Shirley Sherrod's anti-white racism became a "fact" that led to her firing because of that convention of online muckraking. The headline said she was racist and there was a YouTube video attached that probably proved it, if anyone bothered to hit play and listen.
This is how right-wing myths are created and sustained -- did you hear that Oprah banned Sarah Palin from her show and Michelle Obama spent $30,000 on lingerie? Those are both lies, but they were also both Drudge headlines! -- and in a media environment where, thanks to the work of activist/publishers like Breitbart, most previously agreed-upon facts are regularly up for debate anew, introducing new myths can be full-time work.
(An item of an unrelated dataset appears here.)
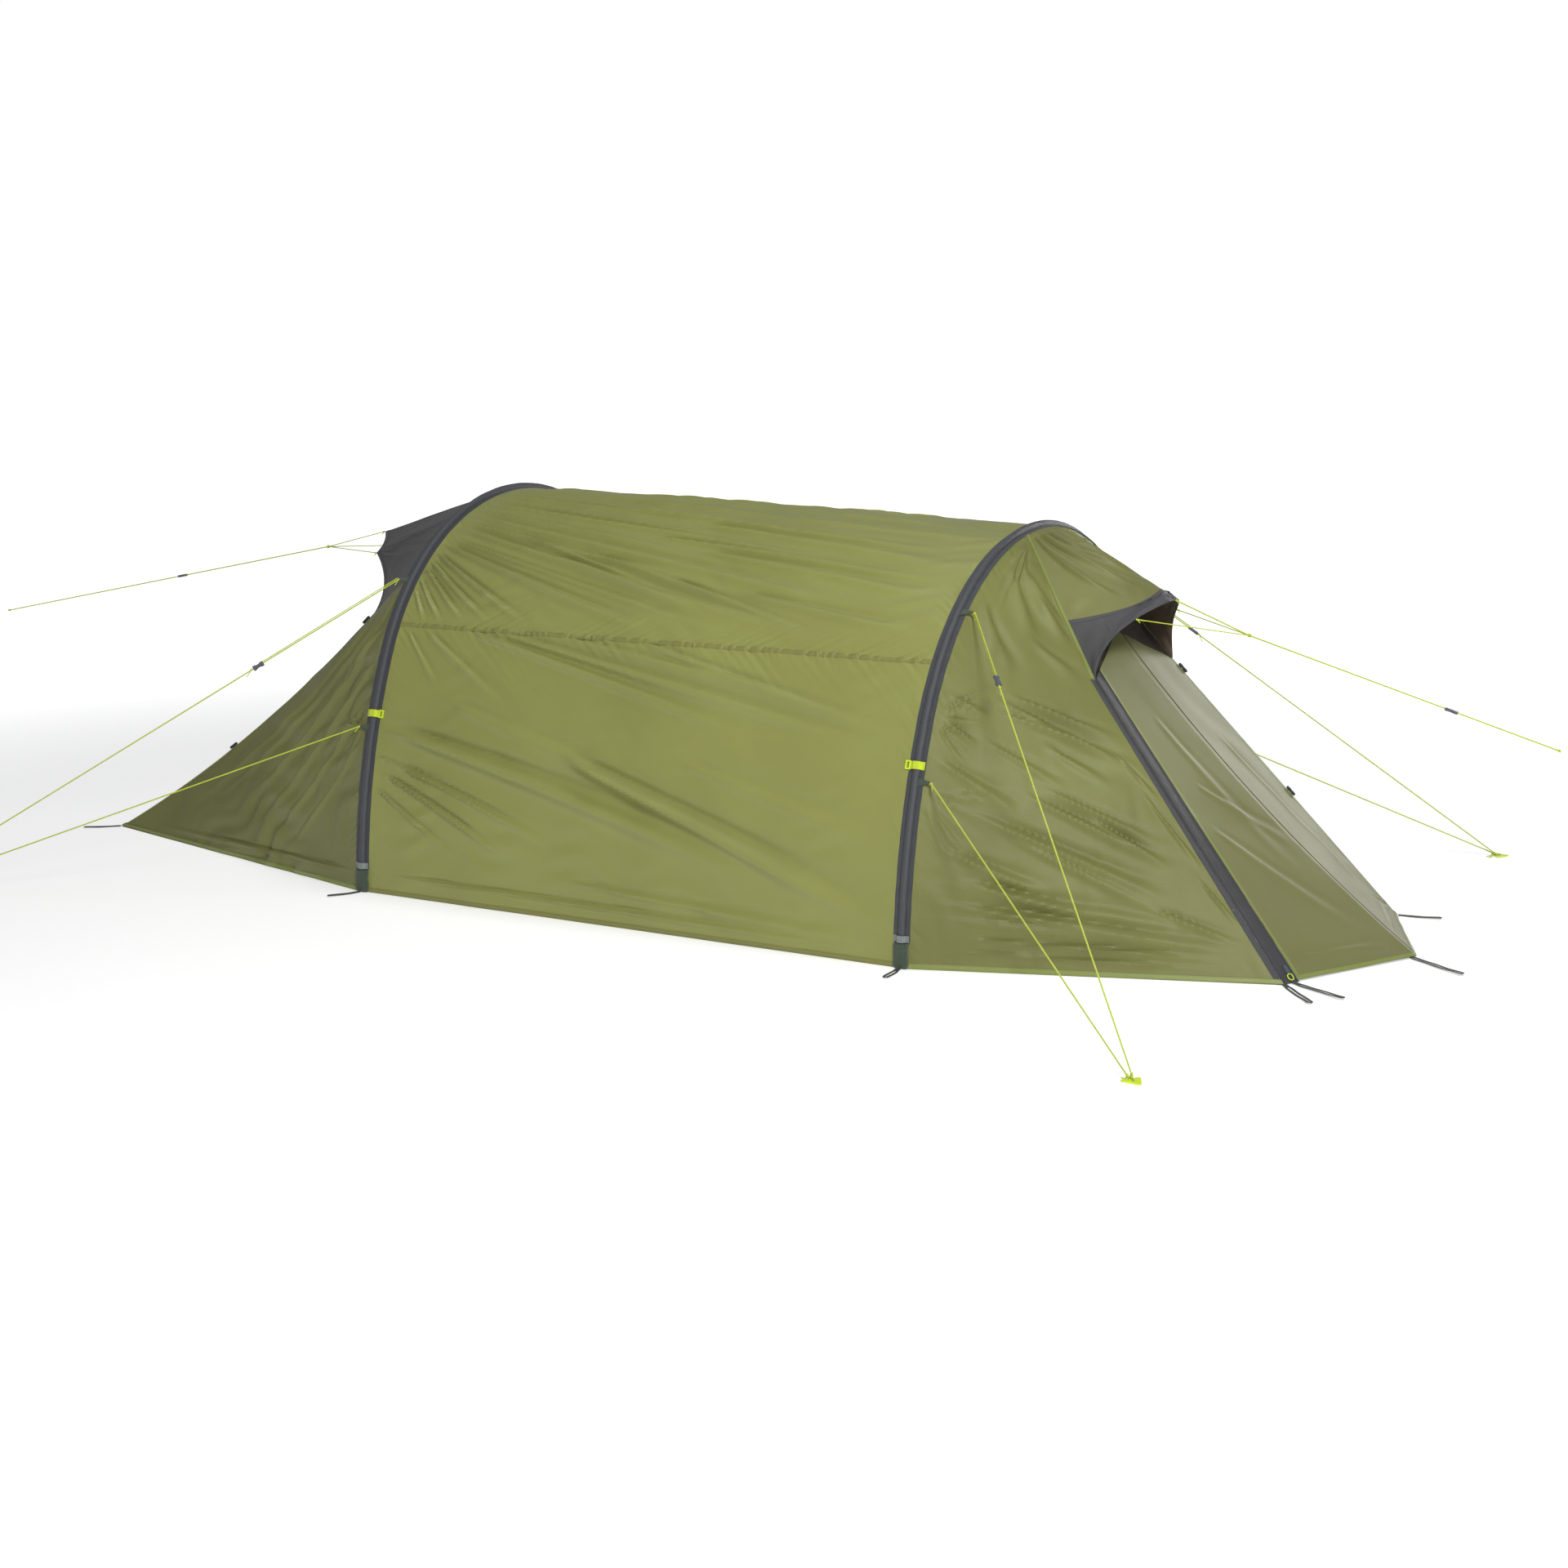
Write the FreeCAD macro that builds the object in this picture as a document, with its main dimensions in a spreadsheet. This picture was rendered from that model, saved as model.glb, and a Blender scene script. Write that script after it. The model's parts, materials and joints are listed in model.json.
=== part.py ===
"""Two-hoop tunnel tent with a pointed porch, an inner tent, guy lines and their runners.

The front (door) end points along +X and the right side along -Y. The floor is z = 0 and the origin lies on it,
half way between the front and rear ends of the tent body. All sizes are in millimetres.
"""
import FreeCAD, Part
import math
import os
from collections import namedtuple

V = FreeCAD.Vector

SIZES = [
    # hoops
    ("half_width", 800, "pole centre to centre plane at the floor"),
    ("front_height", 1092, "front pole centre at the crown"),
    ("rear_height", 1142, "rear pole centre at the crown"),
    ("front_crown_radius", 730, "arc over the front hoop's crown"),
    ("rear_crown_radius", 715, "arc over the rear hoop's crown"),
    ("hoop_spacing", 1800, "front hoop to rear hoop"),
    ("front_hoop_x", 983, "front hoop ahead of the origin"),
    ("pole_diameter", 9, "outside of the pole tube"),
    ("pole_wall", 1, "wall of the pole tube"),
    ("ferrule_length", 60, "sleeve that joins two pole sections"),
    ("ferrule_wall", 0.5, "wall of the ferrule"),
    ("ferrule_fit", 0.2, "bore of the ferrule over the pole"),
    ("section_gap", 0.2, "end of a pole section to the middle of its joint"),
    ("pole_sections", 7, "sections in each hoop"),
    ("tip_length", 28, "plug at each end of a pole"),
    # pole sleeves
    ("sleeve_width", 40, "sleeve with its two seam flanges"),
    ("channel_room", 1.8, "square passage in the sleeve over the ferrule"),
    ("channel_side", 3.5, "channel's wall toward each end of the tent"),
    ("channel_wall", 2, "channel's wall inside and outside"),
    ("flange_depth", 3, "seam flange"),
    ("pocket_height", 66, "foot pocket at each pole end"),
    ("pocket_depth", 24, "foot pocket from inside to outside"),
    ("pocket_room", 0.44, "hole in the foot pocket over the leaning pole"),
    ("pocket_floor", 8, "pocket material under the pole tip"),
    ("band_height", 20, "pale band over each foot pocket"),
    ("strap_length", 26, "strap along the sleeve"),
    ("strap_thickness", 2, "strap webbing"),
    ("strap_z", 520, "height of the strap on the hoops"),
    ("buckle_width", 24, "strap buckle along the sleeve"),
    ("buckle_reach", 15, "strap buckle beyond the strap"),
    ("buckle_bar", 4, "bars of the strap buckle, and its thickness"),
    ("tab_length", 24, "guy tab that stands off the sleeve"),
    ("tab_width", 22, "guy tab at its root"),
    ("tab_tip_width", 6, "guy tab at its tip"),
    ("tab_thickness", 3, "guy tab"),
    ("upper_guy_z", 897, "height of the upper guy tabs"),
    ("lower_guy_z", 480, "height of the lower guy tabs"),
    # fly panels
    ("cloth", 3, "thickness that stands for the cloth"),
    ("side_seam_z", 775, "gathered seam between roof and side"),
    ("porch_seam_y", 124, "porch seam from the centre plane at the hoop"),
    ("porch_reach", 1117, "front hoop to the door's centre peg"),
    ("porch_corner_reach", 912, "front hoop to the porch corner pegs"),
    ("porch_corner_y", 458, "porch corner pegs from the centre plane"),
    ("door_top_reach", 233, "front hoop to the door ridge's top"),
    ("door_top_z", 813, "door ridge's top"),
    ("door_ridge_sag", 38, "dip of the door ridge below a straight line"),
    ("hood_low_reach", 292, "front hoop to the hood's lower points"),
    ("hood_low_y", 265, "hood's lower points from the centre plane"),
    ("hood_low_z", 711, "hood's lower points"),
    ("hood_corner_share", 0.6, "hood's upper corner along the seam from the hoop"),
    ("hood_tip_reach", 404, "front hoop to the hood's tip"),
    ("hood_tip_z", 907, "hood's tip"),
    ("hood_arch", 1.75, "squareness of the hood's arch, 2 for an ellipse"),
    ("hood_lean", 2.7, "how late the hood's edge leans forward, 1 for a straight lean"),
    ("hood_back_reach", 362, "front hoop to the end of the roof cloth"),
    ("hood_back_z", 934, "end of the roof cloth"),
    ("zip_cover_width", 55, "cover band beside the door's zip"),
    ("door_cut_low", 0.37, "top of the moving flap at the zip, from the hood down"),
    ("door_cut_high", 0.10, "top of the moving flap at its hinge"),
    ("flap_gap", 1.5, "clearance around the moving flap"),
    ("flap_floor_gap", 5.7, "moving flap above the floor at its ridge"),
    ("rear_reach", 1352, "rear hoop to the rear corner pegs"),
    ("rear_corner_y", 430, "rear corner pegs from the centre plane"),
    ("rear_edge_sag", 42, "hollow of the rear corner edges"),
    ("rear_hood_z", 905, "rear hood's seam at the rear hoop"),
    ("rear_hood_tip_reach", 545, "rear hoop to the rear hood's tip"),
    ("rear_hood_tip_z", 985, "rear hood's tip"),
    ("rear_anchor_reach", 417, "rear hoop to the rear hood's side points"),
    ("rear_anchor_y", 200, "rear hood's side points from the centre plane"),
    ("rear_anchor_z", 935, "rear hood's side points"),
    ("rear_low_reach", 322, "rear hoop to the rear hood's lower points"),
    ("rear_low_y", 330, "rear hood's lower points from the centre plane"),
    ("rear_low_z", 762, "rear hood's lower points"),
    ("rear_low_scallop", 26, "hollow of the rear hood's edge below the side points"),
    ("rear_top_scallop", 10, "hollow of the rear hood's edge above the side points"),
    ("vent_drop", 75, "front vent below the porch seam's top"),
    # inner tent
    ("inner_gap", 65, "fly to inner tent at the hoops"),
    ("inner_inset", 70, "inner tent's end walls from the hoops"),
    ("inner_cloth", 2.5, "thickness that stands for the inner cloth"),
    ("hanger_diameter", 3, "strap that holds the inner tent"),
    ("tub_height", 100, "groundsheet wall"),
    ("tub_floor", 2, "groundsheet"),
    ("inner_door_width", 520, "inner door"),
    ("inner_door_height", 560, "inner door"),
    ("inner_sill", 24, "doorway above the tub"),
    ("inner_lap", 12, "inner door's lap over the doorway's edges"),
    ("inner_door_gap", 0.3, "inner door to its wall"),
    # guy lines
    ("cord_diameter", 4, "guy line"),
    ("cord_clearance", 0.5, "guy line to the pieces it passes"),
    ("tab_gap", 2, "middle of a guy line's end beyond its tab"),
    ("leg_gap", 1.1, "leg of an end guy to the hood's edge"),
    ("leg_diameter", 3, "legs of the two end guys"),
    ("knot_diameter", 11, "knot that gathers the legs of an end guy"),
    ("line_spread", 5, "end of each side guy beside the middle of its ring"),
    ("front_knot_reach", 619, "front hoop to the knot of the end guy"),
    ("front_knot_z", 823, "knot of the front end guy"),
    ("front_free_reach", 1455, "front hoop to the free end of the end guy"),
    ("front_free_z", 579, "free end of the front end guy"),
    ("rear_knot_reach", 789, "rear hoop to the knot of the end guy"),
    ("rear_knot_z", 925, "knot of the rear end guy"),
    ("rear_free_reach", 2310, "rear hoop to the free end of the end guy"),
    ("rear_free_z", 630, "free end of the rear end guy"),
    ("front_peg_reach", 926, "front hoop to the side guys' rings"),
    ("front_peg_y", 1439, "front side guys' rings from the centre plane"),
    ("rear_peg_reach", 1152, "rear hoop to the side guys' rings"),
    ("rear_peg_y", 1577, "rear side guys' rings from the centre plane"),
    ("ring_side", 58, "triangular guy ring"),
    ("ring_thickness", 4, "triangular guy ring"),
    ("ring_hole", 14, "hole in the guy ring"),
    ("ring_corner", 5, "radius of the guy ring's corners"),
    ("runner_length", 34, "line runner"),
    ("runner_width", 14, "line runner"),
    ("runner_depth", 8, "line runner"),
    ("runner_waist", 9, "line runner at its waist"),
    # floor loops
    ("loop_width", 18, "peg loop"),
    ("loop_slot", 9, "slot of a peg loop"),
    ("loop_thickness", 3, "peg loop"),
    ("loop_gap", 0.4, "peg loop to what it is sewn on"),
    ("hoop_loop_length", 106, "peg loop at a pole foot"),
    ("door_loop_length", 232, "peg loop at the foot of the door"),
    ("corner_loop_length", 190, "peg loops beside the zip"),
    ("far_loop_length", 122, "peg loop at the other corners"),
    ("door_loop_inset", 36, "door's peg loop back from the door's foot"),
    ("side_loop_place", 30, "second peg loop from the zip's foot along the door"),
    ("toggle_length", 34, "door toggle"),
    ("toggle_diameter", 9, "door toggle"),
    ("toggle_gap", 0.8, "door toggle to the edge it is sewn on"),
    ("slider_length", 22, "zip slider"),
    ("slider_width", 12, "zip slider"),
    ("slider_depth", 6, "zip slider"),
    ("pull_radius", 9, "zip pull ring"),
    ("pull_wire", 1.5, "radius of the pull ring's section"),
    ("pull_gap", 0.3, "pull ring to the slider"),
    ("zip_rise", 1.2, "zip slider above the cover"),
]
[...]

And in his war on the "mainstream press," Breitbart played on a long-standing paranoia that Drudge's rise also depended on: a fear that all the "liberal bias" claims were in fact true, and that what seemed to be nutty, conspiratorial nonsense emanating from the right-wing fringe media was actually the next hot story.
(Breitbart used the standards of traditional "objective" journalism as a weapon, and it often helped his cause that he was simply too exhausting to argue with, unless you were particularly pigheaded.)
The most modern thing about Breitbart was that he was so ridiculous, and so extreme, and yet taken more or less completely seriously by the mainstream press he claimed to despise. (This is in part because he was fun at parties.) Screaming -- literally, screaming -- vulgar, stream-of-consciousness insults on national television used to be your ticket out of respectability with the news crowd, but now it is basically indulged.
Honestly, if he helped make false civility less of a requirement for being "taken seriously" in the media world, that is almost certainly a good thing. The rest of his influence is too tied up in the influence of the Internet itself on the world of information for him to be directly blamed, but he was the raging, filter-less, irresponsible, vitriol-spewing, tireless avatar of the new way of doing things.